Task:
Establish how many lines in the material include the string "scene" and report it as a lone number.

Provided material:

++++++++

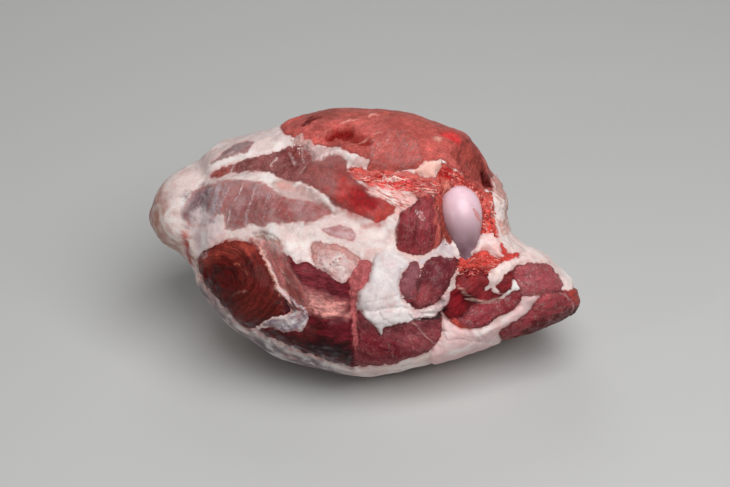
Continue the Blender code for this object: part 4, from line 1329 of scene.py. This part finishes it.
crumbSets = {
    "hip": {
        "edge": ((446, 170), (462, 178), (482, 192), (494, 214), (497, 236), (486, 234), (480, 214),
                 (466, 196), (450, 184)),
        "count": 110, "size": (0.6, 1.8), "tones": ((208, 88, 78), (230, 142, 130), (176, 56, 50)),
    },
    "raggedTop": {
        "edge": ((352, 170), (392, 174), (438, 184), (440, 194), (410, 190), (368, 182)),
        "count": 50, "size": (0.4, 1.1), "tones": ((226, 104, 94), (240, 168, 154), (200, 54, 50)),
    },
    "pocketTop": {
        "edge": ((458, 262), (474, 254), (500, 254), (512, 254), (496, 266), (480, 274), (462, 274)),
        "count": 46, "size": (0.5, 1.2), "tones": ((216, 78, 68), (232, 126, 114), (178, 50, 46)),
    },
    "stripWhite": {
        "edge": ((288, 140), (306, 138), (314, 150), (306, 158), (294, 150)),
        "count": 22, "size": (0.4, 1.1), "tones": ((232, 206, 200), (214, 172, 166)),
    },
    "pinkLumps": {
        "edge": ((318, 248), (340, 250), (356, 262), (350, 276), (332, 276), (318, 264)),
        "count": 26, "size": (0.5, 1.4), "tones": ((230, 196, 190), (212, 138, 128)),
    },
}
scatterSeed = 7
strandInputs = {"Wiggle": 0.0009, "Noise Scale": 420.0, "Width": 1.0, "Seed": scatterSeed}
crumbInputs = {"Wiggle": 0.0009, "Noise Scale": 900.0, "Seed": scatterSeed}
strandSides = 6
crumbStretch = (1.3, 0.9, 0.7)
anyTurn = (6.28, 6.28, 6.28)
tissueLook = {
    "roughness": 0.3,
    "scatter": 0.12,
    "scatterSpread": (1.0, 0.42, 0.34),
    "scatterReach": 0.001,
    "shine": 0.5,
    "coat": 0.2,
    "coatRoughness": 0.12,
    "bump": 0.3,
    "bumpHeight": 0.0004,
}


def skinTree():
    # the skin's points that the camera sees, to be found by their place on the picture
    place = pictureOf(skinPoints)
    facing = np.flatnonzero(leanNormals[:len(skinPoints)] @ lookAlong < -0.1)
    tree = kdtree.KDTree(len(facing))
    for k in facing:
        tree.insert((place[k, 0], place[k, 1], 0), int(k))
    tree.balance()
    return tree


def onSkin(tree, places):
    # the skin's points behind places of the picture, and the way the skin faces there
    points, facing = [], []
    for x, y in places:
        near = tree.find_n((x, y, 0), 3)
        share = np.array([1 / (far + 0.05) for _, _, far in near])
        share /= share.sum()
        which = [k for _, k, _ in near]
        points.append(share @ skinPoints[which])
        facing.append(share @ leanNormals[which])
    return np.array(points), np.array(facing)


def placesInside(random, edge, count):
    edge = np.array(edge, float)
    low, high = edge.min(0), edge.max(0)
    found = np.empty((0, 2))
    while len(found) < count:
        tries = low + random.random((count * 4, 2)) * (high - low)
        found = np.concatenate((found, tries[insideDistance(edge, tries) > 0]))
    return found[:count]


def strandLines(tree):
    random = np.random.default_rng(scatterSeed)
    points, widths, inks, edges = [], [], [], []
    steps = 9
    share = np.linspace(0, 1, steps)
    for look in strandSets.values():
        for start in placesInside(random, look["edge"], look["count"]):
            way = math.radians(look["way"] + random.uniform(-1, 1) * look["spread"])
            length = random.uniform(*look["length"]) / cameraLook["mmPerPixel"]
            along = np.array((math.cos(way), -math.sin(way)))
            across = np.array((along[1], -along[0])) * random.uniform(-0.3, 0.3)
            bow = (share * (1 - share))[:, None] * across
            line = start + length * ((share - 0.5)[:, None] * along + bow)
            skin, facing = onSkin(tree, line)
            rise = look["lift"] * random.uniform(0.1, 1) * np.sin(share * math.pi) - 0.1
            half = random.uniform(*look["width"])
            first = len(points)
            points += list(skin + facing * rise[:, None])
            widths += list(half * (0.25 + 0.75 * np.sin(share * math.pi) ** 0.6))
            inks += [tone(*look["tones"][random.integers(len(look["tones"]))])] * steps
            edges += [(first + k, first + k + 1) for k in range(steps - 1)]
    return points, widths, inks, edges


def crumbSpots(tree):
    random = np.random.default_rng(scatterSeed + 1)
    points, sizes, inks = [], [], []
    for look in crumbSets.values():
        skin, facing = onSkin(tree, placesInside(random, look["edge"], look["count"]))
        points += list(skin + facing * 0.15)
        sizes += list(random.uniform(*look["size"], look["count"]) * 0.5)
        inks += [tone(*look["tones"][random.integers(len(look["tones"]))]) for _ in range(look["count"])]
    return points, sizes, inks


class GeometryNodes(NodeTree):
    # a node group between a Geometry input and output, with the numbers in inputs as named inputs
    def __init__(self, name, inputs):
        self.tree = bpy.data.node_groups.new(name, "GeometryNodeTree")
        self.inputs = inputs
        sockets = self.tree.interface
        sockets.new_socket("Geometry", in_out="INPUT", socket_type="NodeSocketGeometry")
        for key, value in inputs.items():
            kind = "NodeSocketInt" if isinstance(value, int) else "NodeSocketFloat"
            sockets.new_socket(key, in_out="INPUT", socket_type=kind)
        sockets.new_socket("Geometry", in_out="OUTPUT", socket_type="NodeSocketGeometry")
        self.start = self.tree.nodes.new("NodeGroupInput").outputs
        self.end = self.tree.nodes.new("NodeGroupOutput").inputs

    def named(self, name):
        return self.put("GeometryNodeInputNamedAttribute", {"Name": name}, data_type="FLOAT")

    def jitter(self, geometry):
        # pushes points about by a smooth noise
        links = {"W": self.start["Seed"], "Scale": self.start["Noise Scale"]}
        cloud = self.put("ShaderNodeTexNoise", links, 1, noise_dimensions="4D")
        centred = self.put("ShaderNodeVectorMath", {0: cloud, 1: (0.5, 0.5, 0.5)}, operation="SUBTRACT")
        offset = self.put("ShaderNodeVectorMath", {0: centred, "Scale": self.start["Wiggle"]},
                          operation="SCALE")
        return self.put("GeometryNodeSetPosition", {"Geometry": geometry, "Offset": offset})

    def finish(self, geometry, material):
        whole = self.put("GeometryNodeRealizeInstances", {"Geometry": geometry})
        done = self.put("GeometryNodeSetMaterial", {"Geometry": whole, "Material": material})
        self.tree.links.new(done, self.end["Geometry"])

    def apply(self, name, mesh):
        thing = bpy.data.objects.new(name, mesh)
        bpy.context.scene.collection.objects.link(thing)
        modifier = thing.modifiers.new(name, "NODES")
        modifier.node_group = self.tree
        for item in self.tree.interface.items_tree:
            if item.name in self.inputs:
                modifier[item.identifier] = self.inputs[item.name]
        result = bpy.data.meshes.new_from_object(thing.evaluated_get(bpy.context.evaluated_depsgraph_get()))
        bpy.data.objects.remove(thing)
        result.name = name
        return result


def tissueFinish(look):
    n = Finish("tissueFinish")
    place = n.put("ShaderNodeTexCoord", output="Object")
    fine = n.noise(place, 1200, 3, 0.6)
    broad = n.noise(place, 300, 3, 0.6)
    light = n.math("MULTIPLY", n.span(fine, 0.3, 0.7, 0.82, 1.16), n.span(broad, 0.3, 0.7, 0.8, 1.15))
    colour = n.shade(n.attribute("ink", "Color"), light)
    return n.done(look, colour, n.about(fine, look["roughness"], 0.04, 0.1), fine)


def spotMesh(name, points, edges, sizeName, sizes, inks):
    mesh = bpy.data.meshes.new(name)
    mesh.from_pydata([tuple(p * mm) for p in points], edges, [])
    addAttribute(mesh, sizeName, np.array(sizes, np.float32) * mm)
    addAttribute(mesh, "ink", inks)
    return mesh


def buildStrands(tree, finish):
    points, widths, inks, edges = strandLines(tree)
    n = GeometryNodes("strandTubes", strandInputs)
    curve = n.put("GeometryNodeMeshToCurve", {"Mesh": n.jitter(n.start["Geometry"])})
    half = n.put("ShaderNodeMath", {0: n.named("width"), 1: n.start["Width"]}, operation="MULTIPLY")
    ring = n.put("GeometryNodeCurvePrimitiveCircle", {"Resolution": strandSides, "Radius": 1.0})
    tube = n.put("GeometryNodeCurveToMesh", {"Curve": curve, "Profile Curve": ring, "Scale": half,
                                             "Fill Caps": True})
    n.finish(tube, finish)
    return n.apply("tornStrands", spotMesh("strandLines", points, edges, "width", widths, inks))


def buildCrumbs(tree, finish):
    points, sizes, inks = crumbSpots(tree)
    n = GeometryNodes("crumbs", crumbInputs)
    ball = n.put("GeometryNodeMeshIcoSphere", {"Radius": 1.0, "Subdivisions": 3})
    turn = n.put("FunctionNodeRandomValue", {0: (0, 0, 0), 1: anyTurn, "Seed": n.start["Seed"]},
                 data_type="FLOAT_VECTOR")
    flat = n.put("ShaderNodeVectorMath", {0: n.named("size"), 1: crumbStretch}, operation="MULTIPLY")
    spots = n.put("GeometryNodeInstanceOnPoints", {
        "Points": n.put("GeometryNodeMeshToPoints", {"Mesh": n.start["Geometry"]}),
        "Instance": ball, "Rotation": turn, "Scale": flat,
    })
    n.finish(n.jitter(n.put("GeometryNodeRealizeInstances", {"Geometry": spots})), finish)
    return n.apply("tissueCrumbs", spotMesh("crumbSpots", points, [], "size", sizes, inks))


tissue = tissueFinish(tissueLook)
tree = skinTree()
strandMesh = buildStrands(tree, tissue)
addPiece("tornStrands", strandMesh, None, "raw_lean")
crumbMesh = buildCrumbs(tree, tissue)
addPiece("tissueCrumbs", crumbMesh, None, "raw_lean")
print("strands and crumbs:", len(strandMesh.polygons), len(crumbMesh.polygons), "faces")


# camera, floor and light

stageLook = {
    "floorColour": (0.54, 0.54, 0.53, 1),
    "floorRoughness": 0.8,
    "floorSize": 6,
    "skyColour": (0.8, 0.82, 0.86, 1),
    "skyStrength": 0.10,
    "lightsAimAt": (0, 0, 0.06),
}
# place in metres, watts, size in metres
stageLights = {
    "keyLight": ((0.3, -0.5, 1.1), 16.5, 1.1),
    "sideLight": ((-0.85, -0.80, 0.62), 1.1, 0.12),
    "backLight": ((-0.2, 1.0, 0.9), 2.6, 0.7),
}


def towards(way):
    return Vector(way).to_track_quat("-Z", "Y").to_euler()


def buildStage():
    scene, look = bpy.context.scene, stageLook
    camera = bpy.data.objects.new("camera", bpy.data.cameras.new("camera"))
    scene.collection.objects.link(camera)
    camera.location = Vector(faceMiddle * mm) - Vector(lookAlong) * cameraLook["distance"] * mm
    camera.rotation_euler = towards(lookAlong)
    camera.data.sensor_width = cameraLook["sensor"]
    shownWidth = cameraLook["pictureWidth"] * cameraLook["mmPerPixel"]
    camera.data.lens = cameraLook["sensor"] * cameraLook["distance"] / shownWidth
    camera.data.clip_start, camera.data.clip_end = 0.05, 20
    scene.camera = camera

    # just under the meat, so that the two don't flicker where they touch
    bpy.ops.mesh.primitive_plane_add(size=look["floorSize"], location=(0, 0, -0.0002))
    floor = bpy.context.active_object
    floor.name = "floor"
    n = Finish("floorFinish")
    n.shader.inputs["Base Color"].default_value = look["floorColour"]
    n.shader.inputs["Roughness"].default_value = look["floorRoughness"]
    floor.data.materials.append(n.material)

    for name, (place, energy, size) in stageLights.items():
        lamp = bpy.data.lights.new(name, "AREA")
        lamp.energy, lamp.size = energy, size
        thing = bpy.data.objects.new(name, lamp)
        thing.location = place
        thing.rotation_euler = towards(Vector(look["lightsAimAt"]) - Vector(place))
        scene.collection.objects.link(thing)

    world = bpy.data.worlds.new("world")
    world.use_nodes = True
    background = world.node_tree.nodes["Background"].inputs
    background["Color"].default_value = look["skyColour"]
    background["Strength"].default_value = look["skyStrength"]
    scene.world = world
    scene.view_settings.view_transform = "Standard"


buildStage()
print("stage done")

++++++++

Finished exercise:
8